## Data records
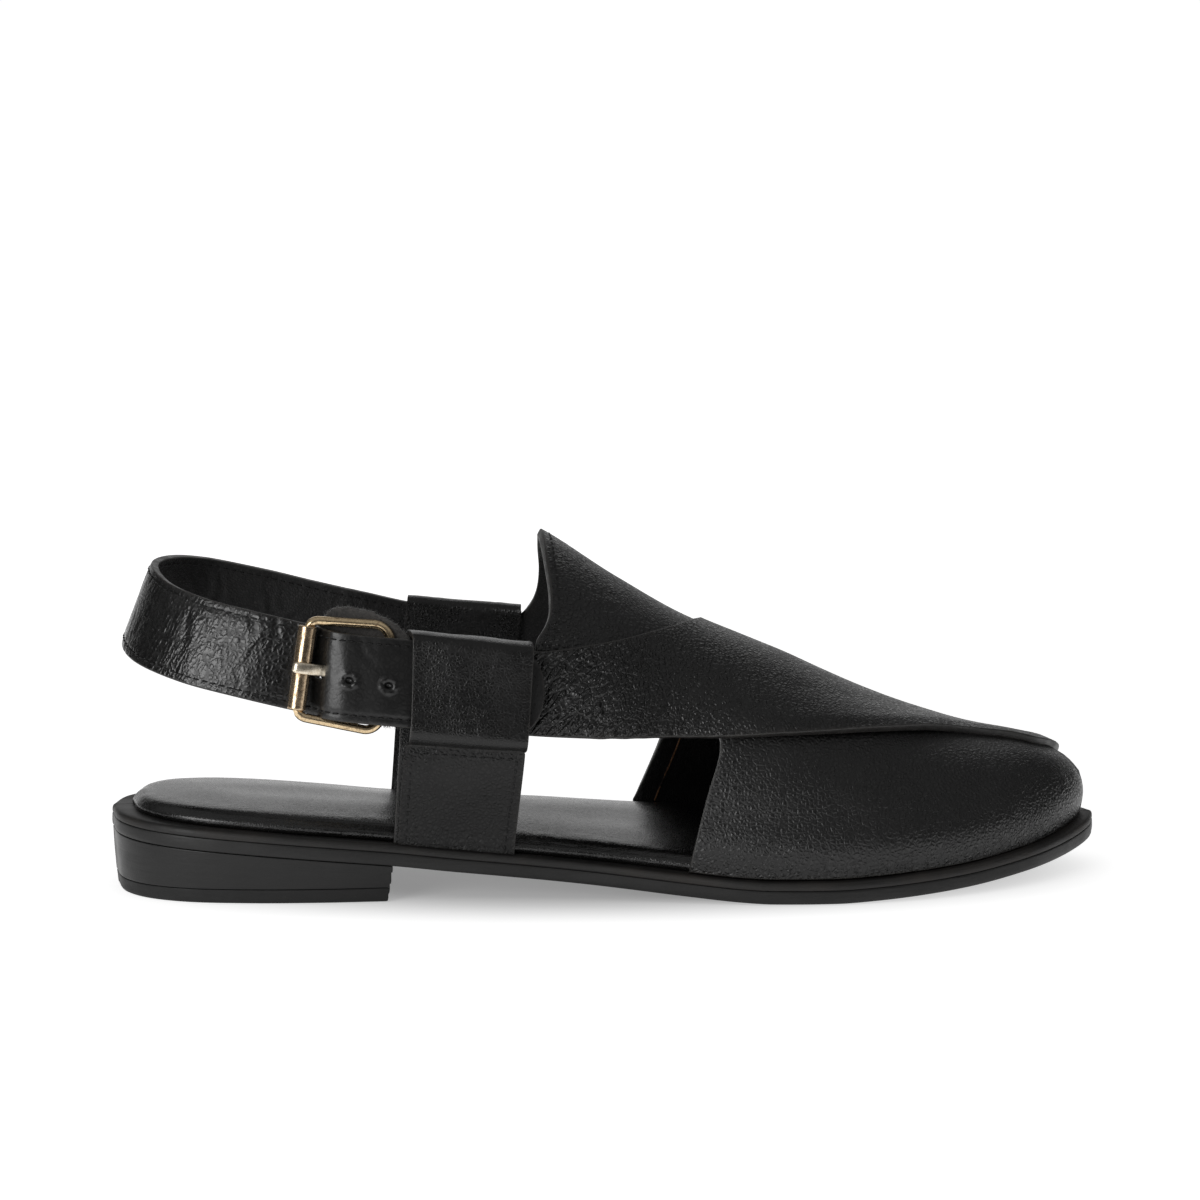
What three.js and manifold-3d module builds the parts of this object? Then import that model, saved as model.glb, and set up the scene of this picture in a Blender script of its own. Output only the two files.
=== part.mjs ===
// Peshawari chappal, right shoe, men's size.  Millimetres, +Z up, floor at z = 0.
// +X points to the toe, -Y is the outer (lateral) side, +Y the inner (medial) side.
import * as THREE from 'three';
import { mergeVertices } from 'three/addons/utils/BufferGeometryUtils.js';
import Module from 'manifold-3d';

const wasm = await Module();
wasm.setup();

// ---------------------------------------------------------------- sizes
const GAP = 0.3;               // clearance between pieces that meet
const LEATHER = 2.4;           // wall of the vamp panels and straps
const OUTSOLE_T = 3.7;         // outsole leather
const MIDSOLE_T = 2.4;         // ledge layer
const TOP_PIECE_T = 4.0;       // wearing piece under the heel
const PAD_SIDE = 4.2, PAD_CROWN = 2.3, PAD_ARCH = 2.4; // padded footbed: its side, rise to the middle, rise under the arch
const BREAST_X = -65.0;        // front face of the heel
const UNDER_IN = 0.0, UNDER_OUT = LEATHER;          // panel below, offsets from the last
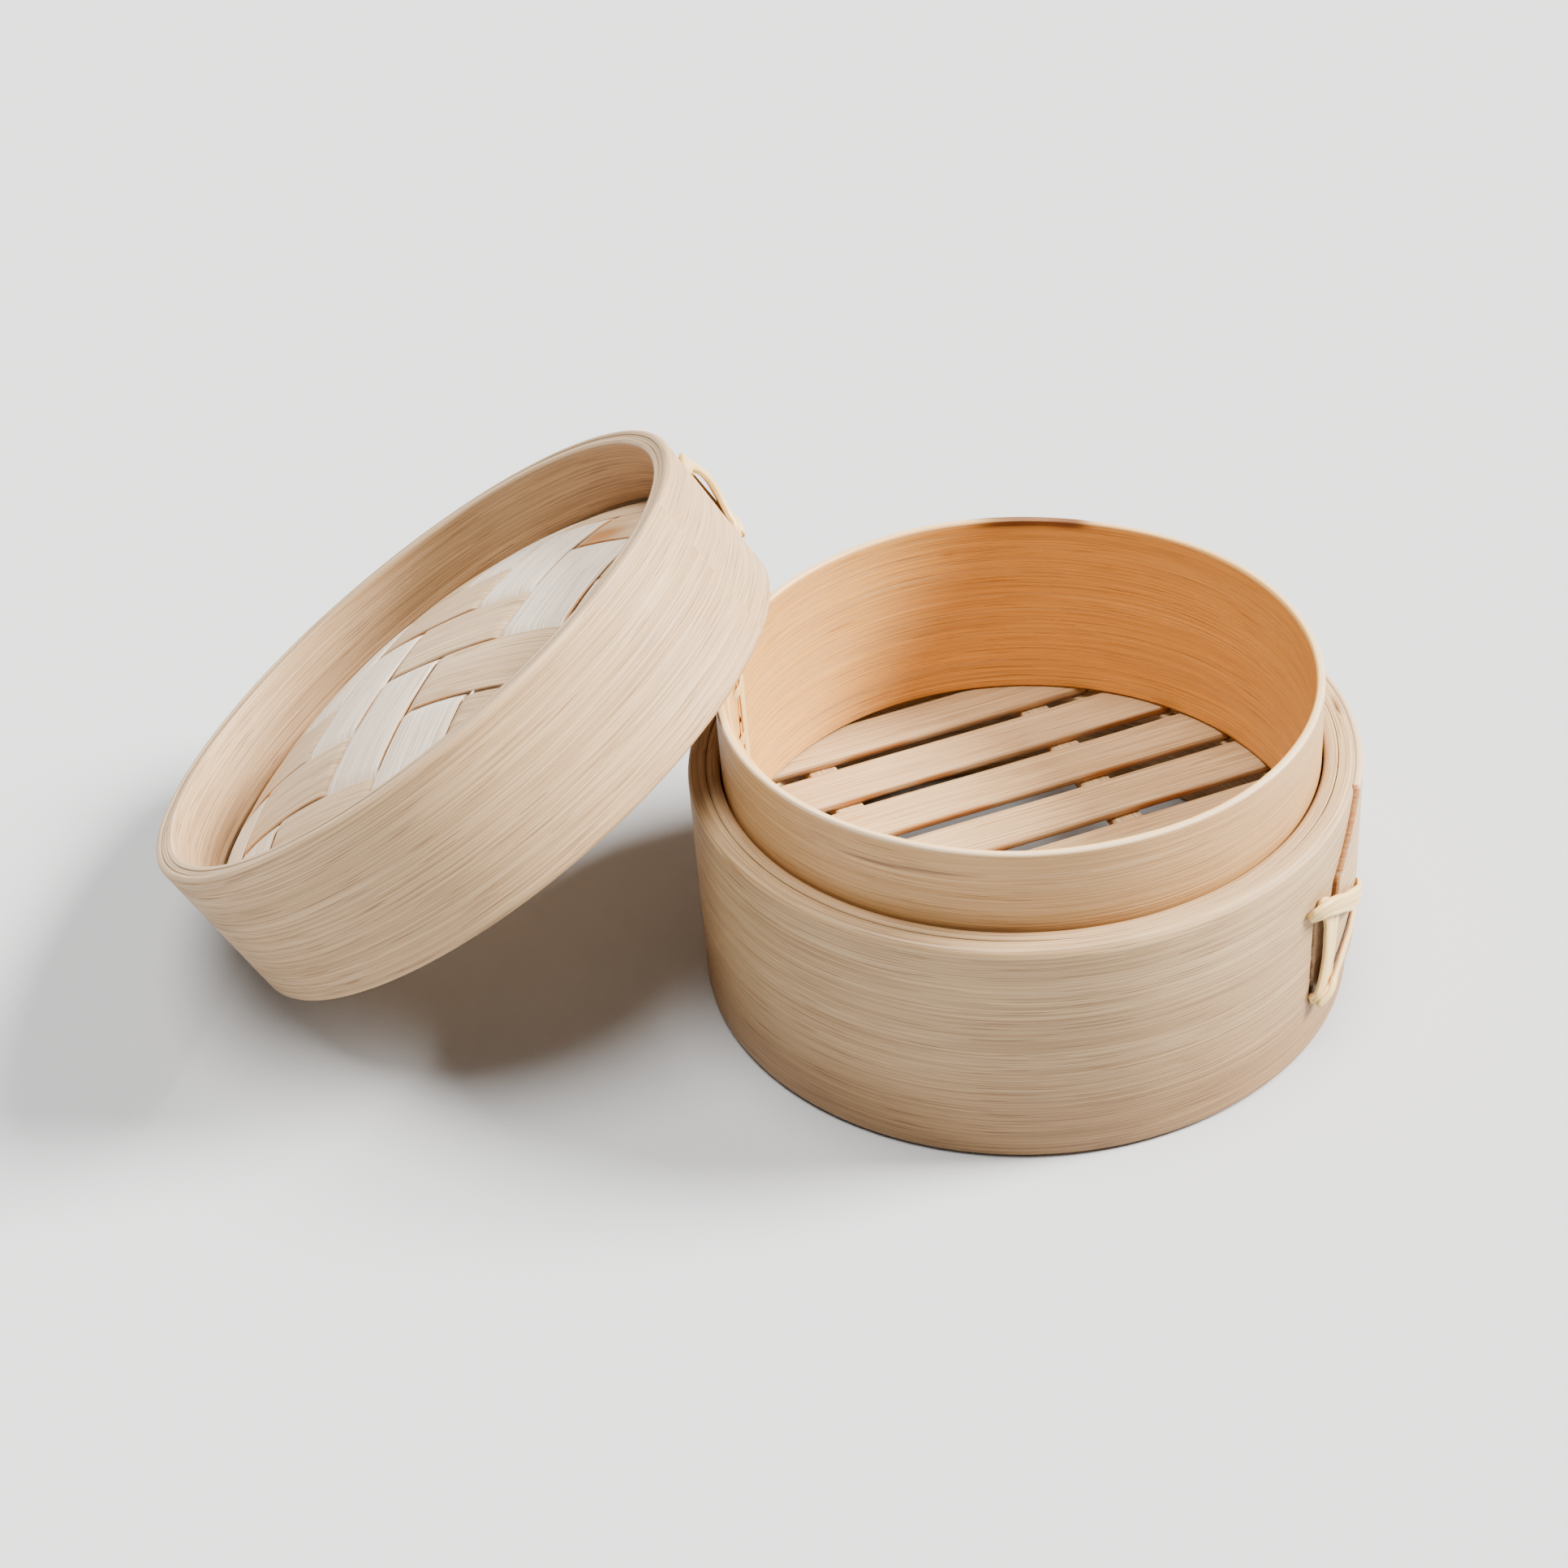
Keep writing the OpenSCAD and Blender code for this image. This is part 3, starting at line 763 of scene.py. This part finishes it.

## What the task asks
Return exactly what appears above, from the first line of the entries to the line with "const UNDER_IN = 0.0, UNDER_OUT", inclusive.

## Solved exercise
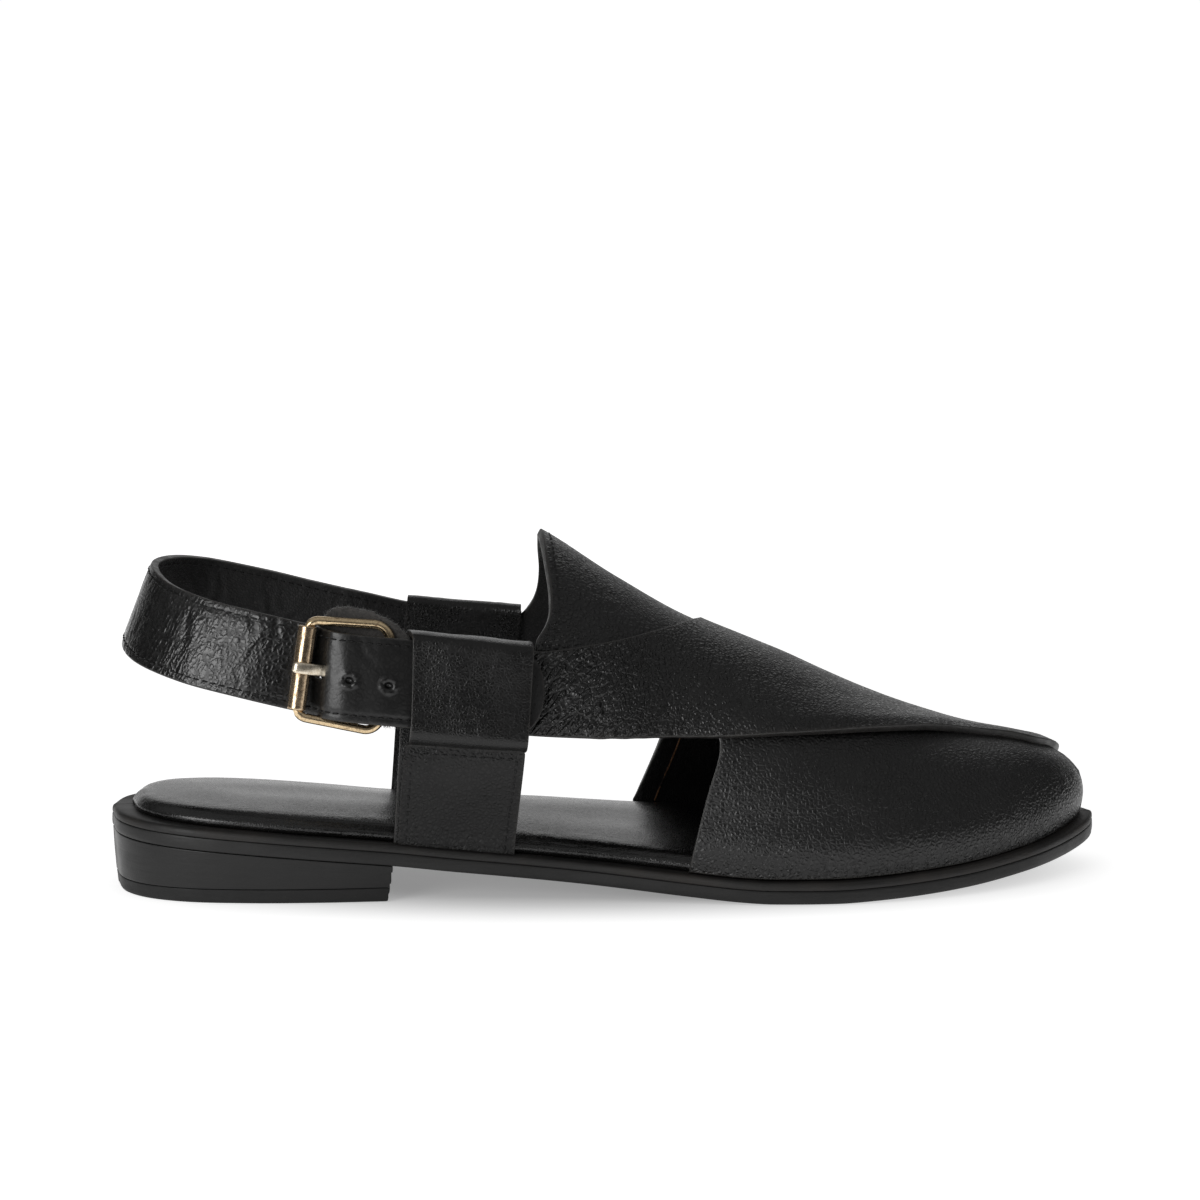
What three.js and manifold-3d module builds the parts of this object? Then import that model, saved as model.glb, and set up the scene of this picture in a Blender script of its own. Output only the two files.
=== part.mjs ===
// Peshawari chappal, right shoe, men's size.  Millimetres, +Z up, floor at z = 0.
// +X points to the toe, -Y is the outer (lateral) side, +Y the inner (medial) side.
import * as THREE from 'three';
import { mergeVertices } from 'three/addons/utils/BufferGeometryUtils.js';
import Module from 'manifold-3d';

const wasm = await Module();
wasm.setup();

// ---------------------------------------------------------------- sizes
const GAP = 0.3;               // clearance between pieces that meet
const LEATHER = 2.4;           // wall of the vamp panels and straps
const OUTSOLE_T = 3.7;         // outsole leather
const MIDSOLE_T = 2.4;         // ledge layer
const TOP_PIECE_T = 4.0;       // wearing piece under the heel
const PAD_SIDE = 4.2, PAD_CROWN = 2.3, PAD_ARCH = 2.4; // padded footbed: its side, rise to the middle, rise under the arch
const BREAST_X = -65.0;        // front face of the heel
const UNDER_IN = 0.0, UNDER_OUT = LEATHER;          // panel below, offsets from the last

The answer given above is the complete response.